Allan Bevere, a fellow United Methodist pastor and blogger, has a nice reflection on different theories of atonement in this post. I largely agree with him, except I would make an important distinction between the different theories that he fails to make: between objective and subjective theories of atonement.
If you’ve been reading this blog for a while, you know I do have a theological axe to grind when it comes to penal substitution: although I’m eager to distinguish the true theory from the caricature, I believe it’s the primary biblical motif of how atonement is accomplished.
But forget the label “penal substitution” for a moment. The main question, in my mind, is, “Do you believe that Christ’s death on the cross does something for us, objectively, to deal with our sins and reconcile us with God?” We can argue about the particulars all we want: if we agree on the answer to that question, we probably don’t have any important disagreement on the matter. As a sinner in desperate need of God’s grace, mercy, and forgiveness at every moment, I need to know that my saving relationship with God, at least to a very large extent, doesn’t depend on me.
If it mostly depends on me—on my response to the cross, my will, my efforts—I’m doomed. This is why Abelard’s “moral influence theory,” which seems to be the only classical theory that theological progressives are willing to embrace, is, for me, least important. Yes, the cross inspires love within me, but that love itself can’t save me apart from the fact that my sin is imputed to Christ and Christ’s righteousness is imputed to me.
I talked about penal substitution in yesterday’s sermon, without using the term, when I talked about Jesus’ reference to Numbers 21:4-9 in his conversation with Nicodemus in John 3. I asked how it is that we experience the new birth that Christ talks about. I said:
Jesus gives Nicodemus an illustration from scripture to help him—and us—understand how it is that this new birth is accomplished. In verses 14 and 15, he says: “And as Moses lifted up the serpent in the wilderness, so must the Son of Man be lifted up, that whoever believes in him may have eternal life.” “Moses’ lifting up this serpent” is a reference to something that happens in Numbers 21, beginning with verse 4. The Israelites have become impatient with Moses while wandering in the wilderness on their way to the Promised Land. And they’re grumbling: “Why have you brought us up out of Egypt to die in the wilderness? For there is no food and no water, and we loathe this worthless food.” They’re referring to manna, the miraculous bread from heaven that God has graciously provided them. They’re literally blaspheming against God.
“Then,” it says in verse 6, “the Lord sent fiery serpents among the people, and they bit the people, so that many people of Israel died. And the people came to Moses and said, ‘We have sinned, for we have spoken against the Lord and against you. Pray to the Lord, that he take away the serpents from us.’ So Moses prayed for the people. And the Lord said to Moses, ‘Make a fiery serpent and set it on a pole, and everyone who is bitten, when he sees it, shall live.’ So Moses made a bronze serpent and set it on a pole. And if a serpent bit anyone, he would look at the bronze serpent and live.”

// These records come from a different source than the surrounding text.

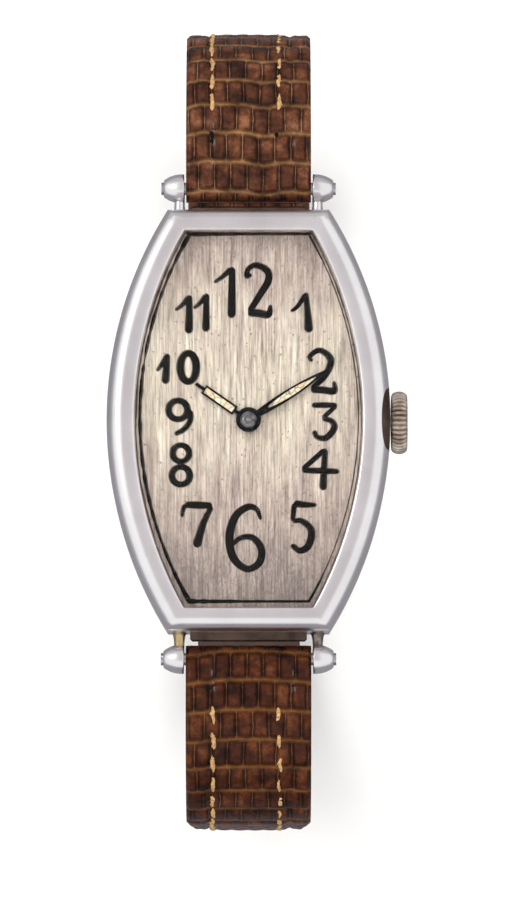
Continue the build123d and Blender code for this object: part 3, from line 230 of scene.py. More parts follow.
# Besides the stains, the distance from the middle darkens the dial towards its rim, most towards 12
# and 6.
middle = node("Mapping", {"Vector": where, "Location": (0.03, -0.08, 0), "Scale": (10, 25, 0)})
from_middle = node("VectorMath", {0: middle}, operation="LENGTH")
patch = grain(node, where, (420, 200, 200), detail=7, roughness=0.6)
far = node("Math", {0: patch, 1: 0.5, 2: from_middle}, operation="MULTIPLY_ADD")
age = node("ValToRGB", {"Fac": far}, [(0.26, "#fffdf8"), (0.54, "#d6c9cd"), (0.82, "#8a7f86")])
aged = node("Mix", {0: 0.85, 6: brushed, 7: age}, **multiplied)
dust = grain(node, where, (9000, 2600, 2600), detail=6, roughness=0.7)
dusty = node("Math", {0: far, 1: 0.4, 2: dust}, operation="MULTIPLY_ADD")
dirt = node("MapRange", {"Value": dusty, "From Min": 0.72, "From Max": 0.92, "To Max": 0.65})
dirty = node("Mix", {0: dirt, 6: aged, 7: linear("#574c4a")}, **colours)
specks = node("TexVoronoi", {"Vector": where, "Scale": 1700.0, "Randomness": 1.0})
size = grain(node, where, 700)
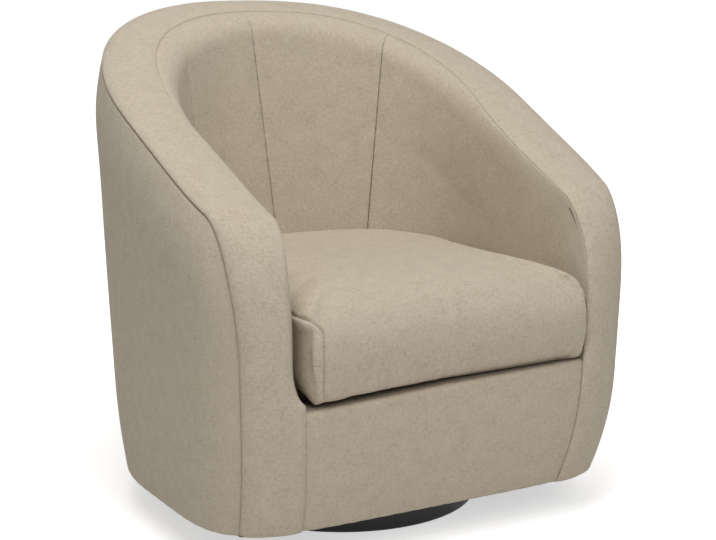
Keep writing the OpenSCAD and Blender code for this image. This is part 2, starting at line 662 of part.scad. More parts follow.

Get the picture? The Israelites would get bitten by these poisonous snakes, and when they did, they would look up at this bronze snake on a pole and their lives would be saved. Similarly, Jesus says, when he is “lifted up”—by which he means lifted up on the cross, on Calvary—it’s like Moses lifting up this bronze snake on a pole. Christ on the cross is like that snake on the pole. I know this sounds like a really strange comparison, but let’s think about it:
Because of their blasphemy, because of their unfaithfulness, because of their sin, Israel was facing God’s judgment and God’s wrath. God was justifiably angry because of his people’s sin. As punishment, he was sending these poisonous snakes to kill them—until the people repented and Moses intervened and prayed to God. The bronze snake, please notice, wasn’t preventative medicine; it was only needed by those who were already snake-bitten. Once they had been snake-bitten, their only hope for rescue was to look upon this image of a snake—a symbol of the very thing that was killing them. That’s how they would be saved.
In a similar way, Jesus is saying, we are all snake-bitten by sin. We’re all dying. Because of our sin, we’re all under God’s judgment, and, unless we’re rescued, we will all face God’s wrath for our sins. And what do we do to save ourselves? Just as the Israelites looked at a symbol for the very thing that was killing them, we, too, look to the symbol of the very thing that’s killing us—not a poisonous snake this time, but our sin. That’s exactly what Christ represents for us on the cross. When we look at the cross of Jesus Christ, the Bible says we are looking at our sin. Remember 2 Corinthians 5:21: “For our sake [God] made him to be sin who knew no sin, so that in him we might become the righteousness of God.” On the cross, Christ became our sin—it’s as if he took within his own body the deadly venom that was killing us—and died in our place!